- DIRECTIVE -
The listing below should be copied in full, word for word.

- DATA -
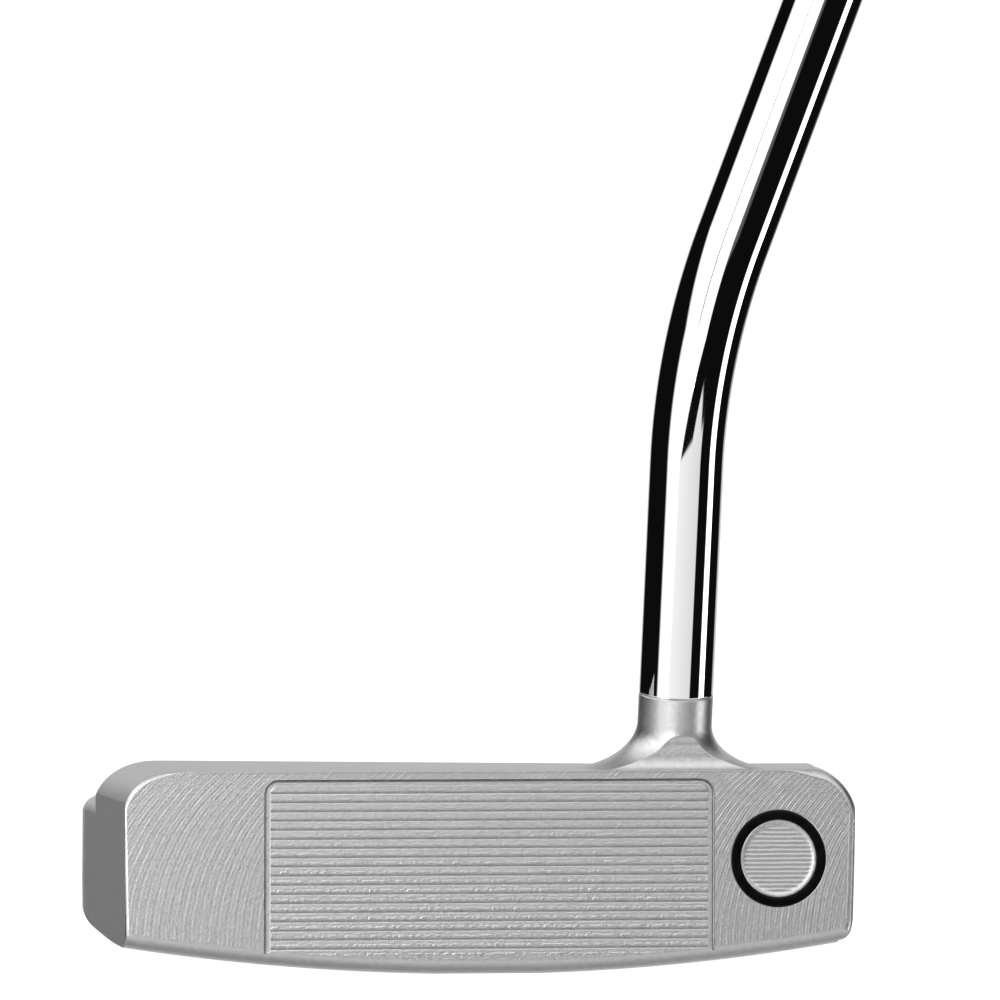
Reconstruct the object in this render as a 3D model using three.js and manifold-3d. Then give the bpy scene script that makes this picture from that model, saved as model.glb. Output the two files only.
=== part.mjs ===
// Mallet putter: a one-piece milled head, a bent shaft that sleeves over the neck's post,
// and a stitched two-layer grip.
// Millimetres, +Z up. The origin is the middle of the sole's flat land, on the ground.
// X runs from toe (-) to heel (+), Y from the face (-) to the back (+).

import * as THREE from "three";
import { mergeVertices } from "three/addons/utils/BufferGeometryUtils.js";
import Module from "manifold-3d";

const DEG = Math.PI / 180;

// ---- Driving dimensions ----

// Head outline, seen from the face
const FACE_Y = -24; // where the face plane meets the ground
const LOFT = 3 * DEG;
const TOE_X = -49.6;
const HEEL_X = 50.15;
const SIDE_LEAN = 0.5; // how far the side walls come in towards the sole
const SIDE_TOP_Z = 21.9; // where the side walls turn into the top corners
const TOP_Z = 27.05;
const TOE_CORNER = 8.5; // width of the rounded top corners
const HEEL_CORNER = 8;

// Sole
const SOLE_RADIUS = 320; // heel-to-toe camber
const SOLE_LAND = 7; // half-width of the flat in the middle
const LEADING_RADIUS = 2.4; // round between face and sole
const TRAILING_RISE = 5; // round of the sole's edge behind the face block
const TRAILING_INSET = 4.5;

// Head, seen from above
const BLOCK_BACK_Y = -3; // the tall front block ends here
const FLANGE_TOP_Z = 21;
const FLANGE_FRONT_Y = -12;
const FLANGE_HALF_WIDTH = 49.8;
const FLANGE_STRAIGHT_Y = 6; // the flange's sides run straight to here
const HEAD_BACK_Y = 40;
const RIM_WIDTH = 7.5;
const SPINE_HALF_WIDTH = 9;
const POCKET_FRONT_Y = -0.5;
const POCKET_FLOOR_Z = 11;
const POCKET_CORNER = 3;
const SIGHT_LINE = { width: 1.8, depth: 0.5, front: -1, back: 36 };

// Milling on the face, measured up the face from the ground
const PANEL = { halfWidth: 30.4, top: 25.6, border: 0.8, corner: 2, depth: 0.25, bottom: 0.5 };
const GROOVE = { count: 18, first: 24.27, pitch: 1.215, width: 0.5, depth: 0.25 };
const RING = { x: 39.35, up: 15.3, outer: 6.45, inner: 5.25, depth: 0.6, clearance: 0.15 };

// Neck and its post
const NECK_TOP = new THREE.Vector3(26.27, -17.5, 37);
const NECK_AXIS = new THREE.Vector3(0.005, -0.123, 1).normalize();
const NECK_RADIUS = 4.97;
const FLARE = { width: 5.4, height: 6.2, toeStretch: 0.55, heelShrink: 0.2, sink: 0.15 };
const NECK_ROOT = 12; // how far the neck runs down inside the block
const POST = { radius: 3.75, length: 25 };
const FACET = { y: -21.62, bottom: 29.2, top: 31.35 }; // flat milled on the front of the flare

// Sole weights
const WEIGHT = { x: 32, y: 6, radius: 8.7, height: 6.3, recess: 0.3, chamfer: 0.6 };
const WEIGHT_SEAT_RADIUS = 9;
const WASHER = { outer: 8.5, inner: 4, height: 0.5 };
const SOCKET = { radius: 3.2, depth: 3.5 };
const SEAT_GAP = 0.2;

// Shaft
const SHAFT_RADIUS = 4.95; // 0.390 in tip
const SHAFT_WALL = 0.55;
const SHAFT_STRAIGHT = 31.1; // from the neck to the bend
const BEND_RADIUS = 84;
const SHAFT_AXIS = new THREE.Vector3(0.368, 0, 1).normalize(); // 69.8 degree lie
const CLUB_LENGTH = 863.6; // 34 in, sole to cap along the upper shaft
const STEPS = { start: 128, spacing: 38, count: 8, growth: 0.3, taper: 2 };
const FIT_GAP = 0.2;

// Grip, measured down from the top of its cap
const GRIP_LENGTH = 267;
const GRIP_LIP = 5; // the core shows below the skin
const CAP_HEIGHT = 3;
const TAPE = { gap: 0.15, thickness: 0.2, top: -6, bottom: -258 };
const SKIN_THICKNESS = 1.3;
const THREAD_RADIUS = 0.45;
const VENT_RADIUS = 1.2;
const BAND = { top: -278, bottom: -302, gap: 0.12, thickness: 0.15 };

// ---- Solids ----

const wasm = await Module();
wasm.setup();

function solidOf(geometry) {
  const bare = geometry.clone();
  bare.deleteAttribute("normal");
  bare.deleteAttribute("uv");
  const merged = mergeVertices(bare, 1e-4);
  return new wasm.Manifold(
    new wasm.Mesh({
      numProp: 3,
      vertProperties: merged.attributes.position.array,
      triVerts: Uint32Array.from(merged.index.array),
    }),
  );
}

function geometryOf(solid) {
  const mesh = solid.getMesh();
  const geometry = new THREE.BufferGeometry();
  geometry.setAttribute("position", new THREE.BufferAttribute(mesh.vertProperties, 3));
  geometry.setIndex(new THREE.BufferAttribute(mesh.triVerts, 1));
  geometry.computeVertexNormals();
  return geometry;
}

// A shape drawn in (x, y) and extruded along +Z from `from` to `to`.
function extrude(shape, from, to, curveSegments = 12) {
  const geometry = new THREE.ExtrudeGeometry(shape, {
    depth: to - from,
    bevelEnabled: false,
    curveSegments,
  });
  return geometry.translate(0, 0, from);
}

// The same, for a shape drawn in (x, z) and extruded along +Y.
function extrudeAlongY(shape, from, to, curveSegments) {
  return extrude(shape, -to, -from, curveSegments).rotateX(Math.PI / 2);
}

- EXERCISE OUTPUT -
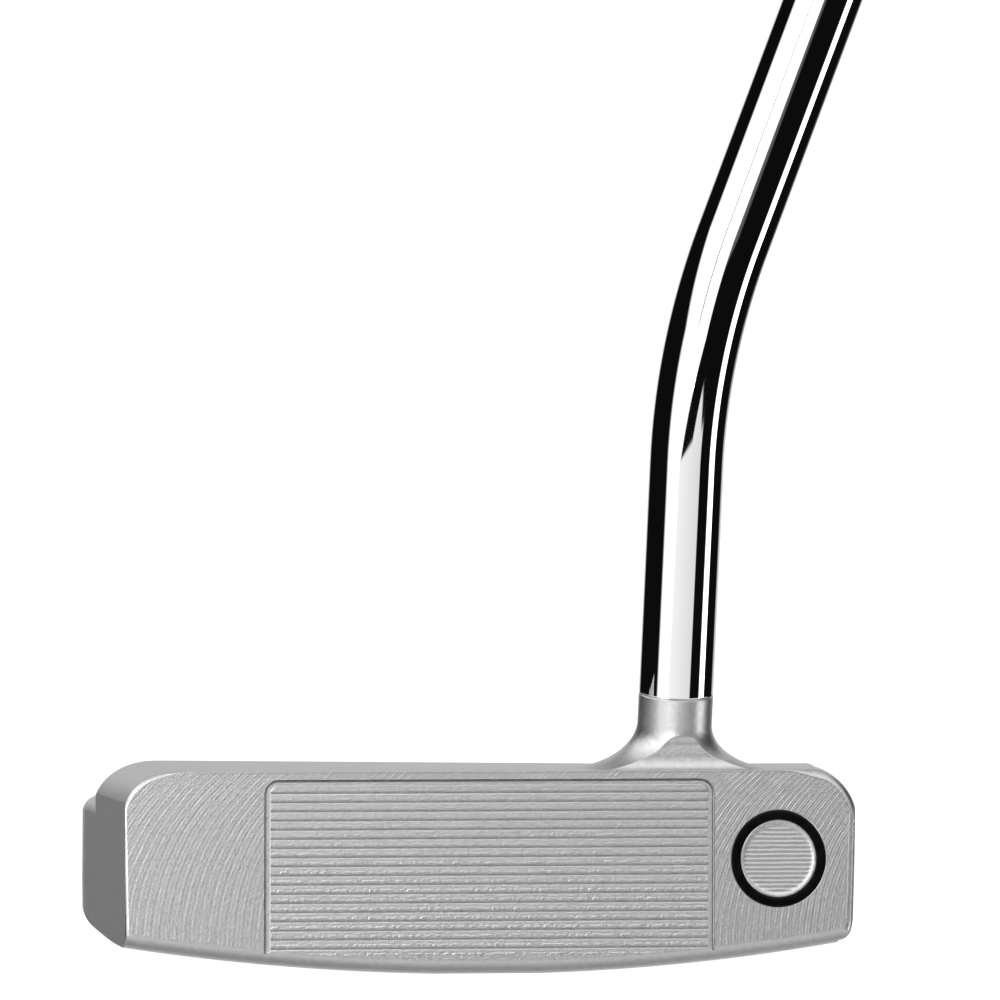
Reconstruct the object in this render as a 3D model using three.js and manifold-3d. Then give the bpy scene script that makes this picture from that model, saved as model.glb. Output the two files only.
=== part.mjs ===
// Mallet putter: a one-piece milled head, a bent shaft that sleeves over the neck's post,
// and a stitched two-layer grip.
// Millimetres, +Z up. The origin is the middle of the sole's flat land, on the ground.
// X runs from toe (-) to heel (+), Y from the face (-) to the back (+).

import * as THREE from "three";
import { mergeVertices } from "three/addons/utils/BufferGeometryUtils.js";
import Module from "manifold-3d";

const DEG = Math.PI / 180;

// ---- Driving dimensions ----

// Head outline, seen from the face
const FACE_Y = -24; // where the face plane meets the ground
const LOFT = 3 * DEG;
const TOE_X = -49.6;
const HEEL_X = 50.15;
const SIDE_LEAN = 0.5; // how far the side walls come in towards the sole
const SIDE_TOP_Z = 21.9; // where the side walls turn into the top corners
const TOP_Z = 27.05;
const TOE_CORNER = 8.5; // width of the rounded top corners
const HEEL_CORNER = 8;

// Sole
const SOLE_RADIUS = 320; // heel-to-toe camber
const SOLE_LAND = 7; // half-width of the flat in the middle
const LEADING_RADIUS = 2.4; // round between face and sole
const TRAILING_RISE = 5; // round of the sole's edge behind the face block
const TRAILING_INSET = 4.5;

// Head, seen from above
const BLOCK_BACK_Y = -3; // the tall front block ends here
const FLANGE_TOP_Z = 21;
const FLANGE_FRONT_Y = -12;
const FLANGE_HALF_WIDTH = 49.8;
const FLANGE_STRAIGHT_Y = 6; // the flange's sides run straight to here
const HEAD_BACK_Y = 40;
const RIM_WIDTH = 7.5;
const SPINE_HALF_WIDTH = 9;
const POCKET_FRONT_Y = -0.5;
const POCKET_FLOOR_Z = 11;
const POCKET_CORNER = 3;
const SIGHT_LINE = { width: 1.8, depth: 0.5, front: -1, back: 36 };

// Milling on the face, measured up the face from the ground
const PANEL = { halfWidth: 30.4, top: 25.6, border: 0.8, corner: 2, depth: 0.25, bottom: 0.5 };
const GROOVE = { count: 18, first: 24.27, pitch: 1.215, width: 0.5, depth: 0.25 };
const RING = { x: 39.35, up: 15.3, outer: 6.45, inner: 5.25, depth: 0.6, clearance: 0.15 };

// Neck and its post
const NECK_TOP = new THREE.Vector3(26.27, -17.5, 37);
const NECK_AXIS = new THREE.Vector3(0.005, -0.123, 1).normalize();
const NECK_RADIUS = 4.97;
const FLARE = { width: 5.4, height: 6.2, toeStretch: 0.55, heelShrink: 0.2, sink: 0.15 };
const NECK_ROOT = 12; // how far the neck runs down inside the block
const POST = { radius: 3.75, length: 25 };
const FACET = { y: -21.62, bottom: 29.2, top: 31.35 }; // flat milled on the front of the flare

// Sole weights
const WEIGHT = { x: 32, y: 6, radius: 8.7, height: 6.3, recess: 0.3, chamfer: 0.6 };
const WEIGHT_SEAT_RADIUS = 9;
const WASHER = { outer: 8.5, inner: 4, height: 0.5 };
const SOCKET = { radius: 3.2, depth: 3.5 };
const SEAT_GAP = 0.2;

// Shaft
const SHAFT_RADIUS = 4.95; // 0.390 in tip
const SHAFT_WALL = 0.55;
const SHAFT_STRAIGHT = 31.1; // from the neck to the bend
const BEND_RADIUS = 84;
const SHAFT_AXIS = new THREE.Vector3(0.368, 0, 1).normalize(); // 69.8 degree lie
const CLUB_LENGTH = 863.6; // 34 in, sole to cap along the upper shaft
const STEPS = { start: 128, spacing: 38, count: 8, growth: 0.3, taper: 2 };
const FIT_GAP = 0.2;

// Grip, measured down from the top of its cap
const GRIP_LENGTH = 267;
const GRIP_LIP = 5; // the core shows below the skin
const CAP_HEIGHT = 3;
const TAPE = { gap: 0.15, thickness: 0.2, top: -6, bottom: -258 };
const SKIN_THICKNESS = 1.3;
const THREAD_RADIUS = 0.45;
const VENT_RADIUS = 1.2;
const BAND = { top: -278, bottom: -302, gap: 0.12, thickness: 0.15 };

// ---- Solids ----

const wasm = await Module();
wasm.setup();

function solidOf(geometry) {
  const bare = geometry.clone();
  bare.deleteAttribute("normal");
  bare.deleteAttribute("uv");
  const merged = mergeVertices(bare, 1e-4);
  return new wasm.Manifold(
    new wasm.Mesh({
      numProp: 3,
      vertProperties: merged.attributes.position.array,
      triVerts: Uint32Array.from(merged.index.array),
    }),
  );
}

function geometryOf(solid) {
  const mesh = solid.getMesh();
  const geometry = new THREE.BufferGeometry();
  geometry.setAttribute("position", new THREE.BufferAttribute(mesh.vertProperties, 3));
  geometry.setIndex(new THREE.BufferAttribute(mesh.triVerts, 1));
  geometry.computeVertexNormals();
  return geometry;
}

// A shape drawn in (x, y) and extruded along +Z from `from` to `to`.
function extrude(shape, from, to, curveSegments = 12) {
  const geometry = new THREE.ExtrudeGeometry(shape, {
    depth: to - from,
    bevelEnabled: false,
    curveSegments,
  });
  return geometry.translate(0, 0, from);
}

// The same, for a shape drawn in (x, z) and extruded along +Y.
function extrudeAlongY(shape, from, to, curveSegments) {
  return extrude(shape, -to, -from, curveSegments).rotateX(Math.PI / 2);
}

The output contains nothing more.